Phase from second order amplitude FWIU
Blender has a few plugins these days that make it a lot easier --- one that impressed me was Mio3 UV: https://extensions.blender.org/add-ons/mio3-uv/
I get that with fixed-pipeline GPUs you do what the hardware and driver make you do, but with the advent of programmable pipelines, you'd though improving stuff like this would be the first things people do?
Anyway, gotta run and implement this in my toy Metal renderer.
Also, debugging colors on a 3D surface is not an easy task (debugging in general in 3D is not easy).
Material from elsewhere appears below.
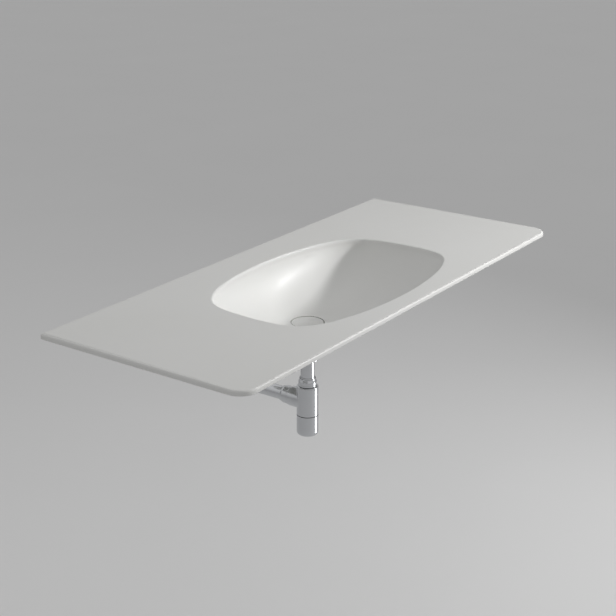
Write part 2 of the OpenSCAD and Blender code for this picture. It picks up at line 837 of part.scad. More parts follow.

So if the rendering is nice and seems correct, you tend to think it is.
And if it was not, and you didn't encounter something that bothers you, it doesn't matter that much, after all, what is important is the final rendering style, not that everything is perfectly accurate.
> Btw. wouldn't it be possible in modern pipelines to remap or "disfigure" the texture when converting to triangles, so that it counters the bias accordingly? Ah, but that bakes in the shape of the quad, so it can't be modified runtime or it will get distorted again, right.
How does that work with animated meshes?
Look at prideout's reply in the thread, the argument about having just one normal vector and the fact they can only describe one plane is huge. Unless you want more edge cases to deal with (hehe, pun intended), you're better off sticking to tris.
Maybe we can continue to describe the geometry in triangles, but could use an additional "virtual fourth handle point" data (maybe expressed in barycentric coords of the other three, so everything is automatically planar) for stretching the interpolation in the expected way.
Anyway, I'm just getting started with Metal, and this provided for a nice theme for experimentation.
This could have been nice ~15 years ago when using much fewer poly counts and relying a lot more on textures for detail was more common. But at the same time, GPUs were also much slower so this approach would be slower too.
So in practice this is really a niche approach for when you want to have a large quad that isn't "perfectly" mapped to an underlying texture and you can't subdivide the quad. Nowadays such use cases are more likely to come from more procedural sides (or perhaps effects) of the engine than artists making assets for the game.
It might be useful for an artist wanting to use a modern engine running on a modern PC to make a low-poly retro-styled game though.
Btw. wouldn't it be possible in modern pipelines to remap or "disfigure" the texture when converting to triangles, so that it counters the bias accordingly? Ah, but that bakes in the shape of the quad, so it can't be modified runtime or it will get distorted again, right.
In the end, the representation of a quad in a 3D modelling editor doesn't really matter. Be it an actual quad or 2 tris. Because any sane artist wants every quad to have 1 normal vec, if they want 2 on a quad they will happily use 2 tris instead.
It is a non issue.
(btw I have done plenty of 3D art for games, I have also made my own vk renderer, I don't see a problem with using tris in the end, even if "visual quads" do de-clutter my work and do help reasoning about the flow of the model at hand)
It's only for tessellation like subdivision surfaces where something like this would be nifty That is to say, this is mainly nifty for the DCC tool renderer itself to render slightly faster.
And you're right that this has been thought of. There are other approaches for bilinearly interpolating quads that have been historically used, but they require passing extra data through the vertex shader and thus often splitting vertices.